Wednesday, January 6, 2010

Security Theater

In my "Tools" post of yesterday, I got off track from geekiness to tools. In my work life I deal at times with security issues, and my original intent yesterday was to link to one of my favs in the security arena, Bruce Schneier.

In view of the recent terrorism and airline security news, check out http://www.schneier.com/blog/archives/2009/11/beyond_security.html ), and see if you don’t agree that Bruce makes a ton of sense.

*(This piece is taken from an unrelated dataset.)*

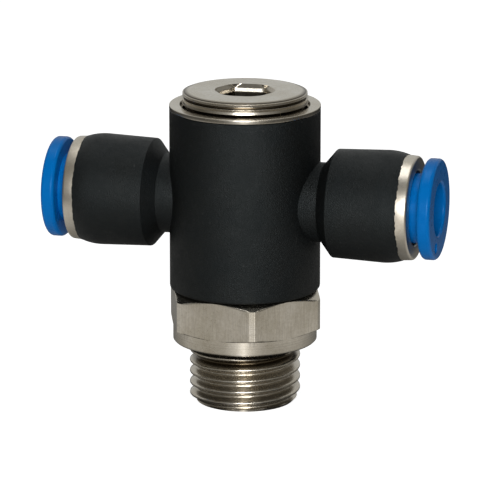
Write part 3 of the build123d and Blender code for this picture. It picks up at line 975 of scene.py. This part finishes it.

One of Bruce's main points is that what passes for security is really just “security theater.” And as he points out, “Security theater consumes resources that could better be spent elsewhere.” May as well let Bruce ramble (but please do read the whole article!):

By not overreacting, by not responding to movie-plot threats, and by not becoming defensive, we demonstrate the resilience of our society, in our laws, our culture, our freedoms. There is a difference between indomitability and arrogant "bring 'em on" rhetoric. There's a difference between accepting the inherent risk that comes with a free and open society, and hyping the threats.
We should treat terrorists like common criminals and give them all the benefits of true and open justice -- not merely because it demonstrates our indomitability, but because it makes us all safer. Once a society starts circumventing its own laws, the risks to its future stability are much greater than terrorism.
Supporting real security even though it's invisible, and demonstrating indomitability even though fear is more politically expedient, requires real courage. Demagoguery is easy. What we need is leaders willing both to do what's right and to speak the truth.
Despite fearful rhetoric to the contrary, terrorism is not a transcendent threat. A terrorist attack cannot possibly destroy a country's way of life; it's only our reaction to that attack that can do that kind of damage. The more we undermine our own laws, the more we convert our buildings into fortresses, the more we reduce the freedoms and liberties at the foundation of our societies, the more we're doing the terrorists' job for them.